What sets Block apart is the magnitude. Most companies citing AI have trimmed 10% to 20% of their workforces. A 40% reduction suggests either extraordinary confidence in near-term AI capabilities or a more fundamental restructuring that extends well beyond swapping humans for software.
The information gap for 4,000 workers
Block has not publicly disclosed severance terms, health coverage continuation, stock vesting treatment, or the timeline over which the layoffs will take effect. No internal communication detailing transition support has appeared in available reporting as of early May 2026.
For the workers affected, those details will determine whether this is a managed transition or a financial shock. Severance packages in previous large-scale tech layoffs have ranged from a few weeks of pay to several months, often with extended health benefits and outplacement services. Until Block communicates its terms, the human cost of the restructuring is measured only in the raw number.
The quarters that will decide if Dorsey’s AI bet pays off
Investors gave Dorsey an initial vote of confidence because layoffs of this size immediately improve profit margins and signal aggressive cost discipline. Sustaining that confidence is a different matter.

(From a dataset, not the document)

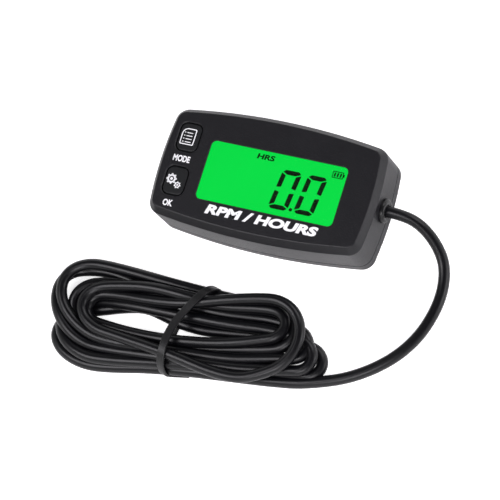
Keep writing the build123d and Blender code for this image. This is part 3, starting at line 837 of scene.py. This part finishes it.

Block’s upcoming earnings reports, starting with its next quarterly filing, will serve as the first real stress test. Revenue trends, Cash App’s monthly active user growth, Square’s merchant retention rates, and product release cadence will reveal whether the company is functioning effectively at its new size or buckling under the weight of its own cuts. If Cash App user growth stalls, if Square merchants report slower support response times, or if product development visibly decelerates, the early stock bump could unwind fast.
For the broader technology workforce, Block’s decision sharpens a question that has been building for two years: Is AI genuinely replacing the need for large teams, or are companies discovering that the gap between a compelling demo and reliable, production-grade automation is wider than the layoff announcements suggest? The answer will not come from corporate messaging. It will come from what Block’s products look like six months from now.